Tip the potatoes into the leeky milk and add half of the butter. Stir well, bring the liquid to the boil again, and cook gently for 5 minutes with the lid on to reheat the potatoes. Mash thoroughly with a potato masher or fork.
Meanwhile, reheat the greens thoroughly, taking care not to let them dry out (I microwaved the kale on medium for three minutes in one-minute bursts, checking the temperature each time).
Mix the greens into the mashed potato and season to taste with salt and pepper. Serve immediately. When serving, make a well in the middle of the mound of potato and put in the rest of the butter to melt.
|Comfort food par excellence|
Colcannon goes particularly well with boiled bacon or gammon, but could be served as an accompaniment to virtually any main course, carnivore or vegetarian. We had leftover beef, for which Tim conjured up a tasty sauce containing leftover squash puree.
According to some, Colcannon was traditionally used for predicting marriage on Halloween. Charms were hidden in the Colcannon and depending on what charm you found it was seen as a portent for the future. A button meant you would remain a bachelor and a thimble meant you would remain a spinster for the coming year. A ring meant you would get married and a coin meant you would come into wealth. In other traditions, an unmarried girl could put Colcannon (some say the first and last spoonful) into a sock and tie it to her front door handle. The first man to enter the house was her husband-to-be. She would at least have a good reason why her socks smelled of cabbage. And anyone choking on a charm would meet their maker in the coming year, or indeed in the coming few minutes. (All right, I made that one up.)
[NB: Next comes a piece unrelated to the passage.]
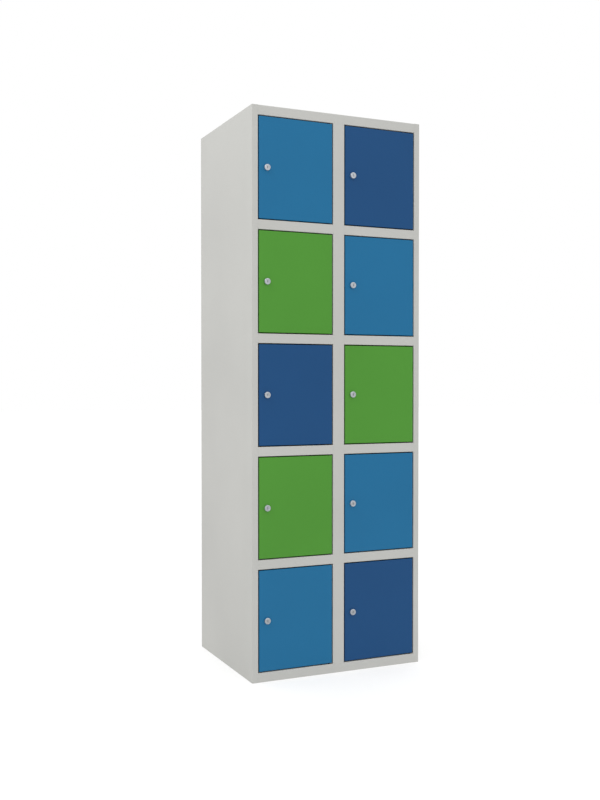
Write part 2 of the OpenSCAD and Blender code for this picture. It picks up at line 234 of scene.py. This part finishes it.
MATERIALS = {
    "grey_paint": powder_coat("grey_paint", (0.500, 0.500, 0.477)),
    "blue_paint": powder_coat("blue_paint", (0.008, 0.140, 0.300)),
    "green_paint": powder_coat("green_paint", (0.071, 0.274, 0.029)),
    "navy_paint": powder_coat("navy_paint", (0.006, 0.064, 0.188)),
    "zinc": plated("zinc", (0.63, 0.665, 0.71), 0.36),
    "steel": plated("steel", (0.61, 0.64, 0.68), 0.33),
    "black_steel": plated("black_steel", (0.045, 0.045, 0.05), 0.38),
    "brass": plated("brass", (0.68, 0.50, 0.21), 0.34),
    "rubber": moulded_rubber("rubber", (0.012, 0.012, 0.013)),
}


def paint(piece, slot):
    """Gives a CAD node the material of its slot."""
    piece.data.materials.clear()
    piece.data.materials.append(MATERIALS[slot])


# ---- Meshes ----

def add_piece(name, mesh, slot, body, place=(0, 0, 0), turn=(0, 0, 0)):
    """New object with a slot's material, which rides on a body."""
    piece = bpy.data.objects.new(name, mesh)
    piece.location = place
    piece.rotation_euler = turn
    bpy.context.scene.collection.objects.link(piece)
    if not mesh.materials:
        mesh.materials.append(MATERIALS[slot])
    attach(piece, body)


def arc_points(centre, radius, start, end, steps):
    """Points on an arc, with its angles in degrees."""
    return [
        (
            centre[0] + radius * math.cos(math.radians(start + (end - start) * i / steps)),
            centre[1] + radius * math.sin(math.radians(start + (end - start) * i / steps)),
        )
        for i in range(steps + 1)
    ]


def circle_points(radius, steps):
    """Points once round a circle about the origin."""
    return arc_points((0, 0), radius, 0, 360 - 360 / steps, steps - 1)


def round_rectangle(x0, x1, z0, z1, radius, steps=6):
    return (
        arc_points((x0 + radius, z0 + radius), radius, 180, 270, steps)
        + arc_points((x1 - radius, z0 + radius), radius, 270, 360, steps)
        + arc_points((x1 - radius, z1 - radius), radius, 0, 90, steps)
        + arc_points((x0 + radius, z1 - radius), radius, 90, 180, steps)
    )


def plate_mesh(name, outline, holes, thickness, rounding):
    """Flat plate with holes, drawn in X and Z, from y = 0 back to its thickness, with rounded edges."""
    curve = bpy.data.curves.new(name, "CURVE")
    curve.dimensions = "2D"
    curve.fill_mode = "BOTH"
    curve.extrude = thickness / 2 - rounding
    curve.bevel_depth = rounding
    curve.bevel_resolution = 2
    curve.offset = -rounding
    for loop in [outline, *holes]:
        spline = curve.splines.new("POLY")
        spline.points.add(len(loop) - 1)
        for point, (x, z) in zip(spline.points, loop):
            point.co = (x, z, 0, 1)
        spline.use_cyclic_u = True
    holder = bpy.data.objects.new(name, curve)
    bpy.context.scene.collection.objects.link(holder)
    bpy.context.view_layer.update()
    mesh = bpy.data.meshes.new_from_object(holder.evaluated_get(bpy.context.evaluated_depsgraph_get()))
    bpy.data.objects.remove(holder)
    for vertex in mesh.vertices:
        x, z, depth = vertex.co
        vertex.co = (x, thickness / 2 - depth, z)
    mesh.name = name
    return mesh


def ring_mesh(name, rings):
    """Smooth skin over rings of points, which all have the same count. Both ends are closed flat."""
    mesh = bpy.data.meshes.new(name)
    shape = bmesh.new()
    made = [[shape.verts.new(point) for point in ring] for ring in rings]
    count = len(rings[0])
    for low, high in zip(made, made[1:]):
        for i in range(count):
            j = (i + 1) % count
            shape.faces.new((low[i], low[j], high[j], high[i]))
    shape.faces.new(made[-1])
    shape.faces.new(list(reversed(made[0])))
    bmesh.ops.recalc_face_normals(shape, faces=shape.faces)
    for face in shape.faces:
        face.smooth = len(face.verts) == 4
    shape.to_mesh(mesh)
    shape.free()
    return mesh


def screw_mesh():
    """Button head of a screw, facing +Y, with a hexagon socket."""
    head_r, head_h = 2.9 * MM, 1.7 * MM
    socket_r, socket_d = 1.25 * MM, 1.1 * MM
    collar, socket_cone = 0.3 * MM, 0.3 * MM
    steps = 36

    def ring(radius, y, hexagon=0.0):
        points = []
        for i in range(steps):
            angle = 2 * math.pi * i / steps
            flat = math.cos(math.pi / 6) / math.cos((angle % (math.pi / 3)) - math.pi / 6)
            r = radius * (1 + (flat - 1) * hexagon)
            points.append((r * math.cos(angle), y, r * math.sin(angle)))
        return points

    dome = [
        ring(head_r * math.cos(math.radians(a)) ** 0.6, head_h * math.sin(math.radians(a)))
        for a in (18, 36, 50, 62)
    ]
    rings = [ring(head_r, 0), ring(head_r, collar), *dome]
    rings += [ring(socket_r * 1.12, head_h * 0.99, 1.0), ring(socket_r, head_h * 0.93, 1.0)]
    socket_floor = head_h - socket_d
    rings += [ring(socket_r, socket_floor, 1.0), ring(socket_r * 0.4, socket_floor - socket_cone)]
    return ring_mesh("cover_screw", rings)


def repeated_mesh(name, mesh, places):
    """One mesh that holds a copy of another at every place."""
    shape = bmesh.new()
    for place in places:
        first = len(shape.verts)
        shape.from_mesh(mesh)
        shape.verts.ensure_lookup_table()
        bmesh.ops.translate(shape, vec=place, verts=shape.verts[first:])
    repeated = bpy.data.meshes.new(name)
    shape.to_mesh(repeated)
    shape.free()
    return repeated


# ---- Weld marks on the back ----

# Radius and height in mm of each ring of a mark, from its rim over the lip to its shallow middle
MARK_RINGS = (
    (3.8, -0.10), (3.8, 0.0), (3.3, 0.14), (2.9, 0.20),
    (2.5, 0.15), (1.9, 0.05), (1.0, 0.02), (0.3, 0.02),
)
MARK_STEPS = 24
MARK_PITCH = 68 * MM        # about this far from one mark to the next
MARK_END = 30 * MM          # from the end of a welded flange to its nearest mark
FLANGE_MIDDLE = 8 * MM      # from the fold of a welded flange to its middle


def spread(low, high):
    """Evenly spaced places between two ends, about a pitch apart."""
    span = high - low - 2 * MARK_END
    gaps = round(span / MARK_PITCH)
    return [low + MARK_END + span * i / gaps for i in range(gaps + 1)]


def make_weld_marks():
    """Rows of shallow rings where the shelves' and the partition's flanges are welded to the back."""
    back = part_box("back_panel")[1].y
    shelves = {
        (column, row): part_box(f"shelf_{column}_{row}")
        for column in COLUMNS
        for row in ROWS[:-1]
    }
    places = [
        (x, back, high.z - FLANGE_MIDDLE)
        for low, high in shelves.values()
        for x in spread(low.x, high.x)
    ]
    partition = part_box("centre_partition")
    levels = [partition[0].z, *sorted(shelves["left", row][1].z for row in ROWS[:-1]), partition[1].z]
    for low, high in zip(levels, levels[1:]):
        places += [(partition[0].x + FLANGE_MIDDLE, back, z) for z in spread(low, high - FLANGE_MIDDLE)]
    rings = []
    for radius, rise in MARK_RINGS:
        rings.append([(x, rise * MM, z) for x, z in circle_points(radius * MM, MARK_STEPS)])
    marks = repeated_mesh("weld_marks", ring_mesh("weld_mark", rings), places)
    add_piece("weld_marks", marks, "grey_paint", "cabinet")


# ---- Lock cases ----

CASE_DEPTH = 17 * MM        # from the door's face to the back of the case
SLOT_RIM = 2 * MM           # how far the coin slot's rim stands over the top of the case
COVER_T = 1.0 * MM
COVER_INSET = 1.5 * MM      # from the edge of the case's back to the edge of its cover
COVER_CORNER = 4 * MM
COVER_ROUNDING = 0.25 * MM
HOLE_ROUNDING = 4.6 * MM
SCREW_INSET = 5.0 * MM
SCREW_SINK = 0.05 * MM      # how far a screw's head is pressed into the cover
SCREW_TURN = 0.4            # radians from one screw's socket to the next one's

# Holes in the cover, from the axis of the lock: the cam's hub, then x and z limits
HUB_HOLE_R = 10.2 * MM
HUB_STEPS = 36
CUP_HOLE = (23.4 * MM, 62.6 * MM, -54.6 * MM, -21.4 * MM)
WINDOW_HOLE = (37.6 * MM, 48.4 * MM, 21 * MM, 43 * MM)
WINDOW_ROUNDING = 5.3 * MM


def case_corners(key, inset):
    """Lowest and highest x and z of the flat back of a lock case, taken in on every side."""
    low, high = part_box(f"lock_case_{key}")
    return low.x + inset, high.x - inset, low.z + inset, high.z - SLOT_RIM - inset


def lock_cover_mesh(key):
    """Cover on the back of a lock case, with holes for the cam's hub, the window and the coin cup."""
    axis = lock_axis(key)
    x0, x1, z0, z1 = case_corners(key, COVER_INSET)
    outline = round_rectangle(x0 - axis.x, x1 - axis.x, z0 - axis.z, z1 - axis.z, COVER_CORNER)
    hub = circle_points(HUB_HOLE_R, HUB_STEPS)
    cup = round_rectangle(*CUP_HOLE, HOLE_ROUNDING)
    window = round_rectangle(*WINDOW_HOLE, WINDOW_ROUNDING)
    return plate_mesh("lock_cover", outline, [hub, cup, window], COVER_T, COVER_ROUNDING)


def make_lock_details():
    cover = lock_cover_mesh(KEYS[0])
    screw = screw_mesh()
    for key in KEYS:
        axis = lock_axis(key)
        back = Vector((axis.x, front_y + CASE_DEPTH, axis.z))
        add_piece(f"lock_cover_{key}", cover, "zinc", f"door_{key}", back)
        x0, x1, z0, z1 = case_corners(key, SCREW_INSET)
        places = [(x, z) for x in (x0, x1) for z in (z0, z1)]
        for i, (x, z) in enumerate(places, 1):
            place = (x, back.y + COVER_T - SCREW_SINK, z)
            turn = (0, SCREW_TURN * i, 0)
            add_piece(f"cover_screw_{key}_{i}", screw, "steel", f"door_{key}", place, turn)


# ---- Stage ----

FLOOR_HALF = 30.0           # metres
FLOOR_DROP = 0.2 * MM       # keeps the floor clear of the cabinet's underside
FLOOR_GLOW = 0.5
SIDE_LIGHT = 0.60           # strength of the light from the horizon
TOP_LIGHT = 1.46            # strength of the light from straight above
RIGHT_LIGHT = 0.04          # how much more light comes from +X than from the middle
KEY_AT = (-2.2, -0.6, 3.4)
KEY_SIZE = 1.2              # metres
KEY_POWER = 20              # watts


def floor_paint(name):
    """Pale studio floor. Its glow keeps the contact shadow light, and isn't seen in reflections."""
    n = Nodes(name)
    cloudy = n.noise(1.5, 4.0)
    reflected = n.tree.nodes.new("ShaderNodeLightPath").outputs["Is Glossy Ray"]
    n.set(
        Base_Color=n.mix(n.ramp(cloudy, 0.0, 1.0), (0.49, 0.49, 0.49), (0.51, 0.51, 0.51)),
        Emission_Color=(1.0, 1.0, 1.0),
        Emission_Strength=n.ramp(reflected, FLOOR_GLOW, 0.0, 0.0, 1.0),
        Roughness=n.ramp(cloudy, 0.75, 0.85),
        Specular_IOR_Level=0.2,
    )
    n.bump([(n.noise(300.0), 0.0001)])
    return n.material


def make_floor():
    mesh = bpy.data.meshes.new("floor")
    half = FLOOR_HALF
    corners = [(-half, -half, 0), (half, -half, 0), (half, half, 0), (-half, half, 0)]
    mesh.from_pydata(corners, [], [(0, 1, 2, 3)])
    mesh.materials.append(floor_paint("floor"))
    floor = bpy.data.objects.new("floor", mesh)
    floor.location.z = -FLOOR_DROP
    bpy.context.scene.collection.objects.link(floor)


def make_world():
    """Plain white to the camera. The light it casts is stronger from above, and a little from +X."""
    world = bpy.data.worlds.new("studio")
    world.use_nodes = True
    tree = world.node_tree
    white = tree.nodes["Background"]
    white.inputs["Color"].default_value = (1, 1, 1, 1)
    cast = tree.nodes.new("ShaderNodeBackground")
    cast.inputs["Color"].default_value = (1, 1, 1, 1)
    direction = tree.nodes.new("ShaderNodeSeparateXYZ")
    place = tree.nodes.new("ShaderNodeTexCoord").outputs["Generated"]
    tree.links.new(place, direction.inputs["Vector"])
    strength = tree.nodes.new("ShaderNodeMapRange")
    strength.inputs["To Min"].default_value = SIDE_LIGHT
    strength.inputs["To Max"].default_value = TOP_LIGHT
    tree.links.new(direction.outputs["Z"], strength.inputs["Value"])
    tilted = tree.nodes.new("ShaderNodeMath")
    tilted.operation = "MULTIPLY_ADD"
    tilted.inputs[1].default_value = RIGHT_LIGHT
    tree.links.new(direction.outputs["X"], tilted.inputs[0])
    tree.links.new(strength.outputs["Result"], tilted.inputs[2])
    tree.links.new(tilted.outputs["Value"], cast.inputs["Strength"])
    seen = tree.nodes.new("ShaderNodeMixShader")
    tree.links.new(tree.nodes.new("ShaderNodeLightPath").outputs["Is Camera Ray"], seen.inputs["Fac"])
    tree.links.new(cast.outputs["Background"], seen.inputs[1])
    tree.links.new(white.outputs["Background"], seen.inputs[2])
    tree.links.new(seen.outputs["Shader"], tree.nodes["World Output"].inputs["Surface"])
    bpy.context.scene.world = world


def make_light(name, place, size, power):
    data = bpy.data.lights.new(name, "AREA")
    data.shape = "SQUARE"
    data.size = size
    data.energy = power
    light = bpy.data.objects.new(name, data)
    light.location = place
    target = Vector((0, 0, height / 2))
    light.rotation_euler = (target - Vector(place)).to_track_quat("-Z", "Y").to_euler()
    bpy.context.scene.collection.objects.link(light)


def make_studio():
    make_floor()
    make_world()
    make_light("key", KEY_AT, KEY_SIZE, KEY_POWER)
    scene = bpy.context.scene
    scene.view_settings.view_transform = "Standard"
    scene.view_settings.look = "None"


# ---- Everything ----

make_camera()
for node, piece in frame["nodes"].items():
    paint(piece, slots[node])
make_lock_details()
make_weld_marks()
make_studio()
How widely these traditions were practised is unclear, likewise how widely the mickeys of socio-ethnic researchers were taken. The web has spread these blagues across the world, and many think they are charming, but as Mary Bergfeld puts it in her blog One Perfect Bite, "Immigration statistics and the birth rate, all those years ago, lead me to believe this didn't work real well".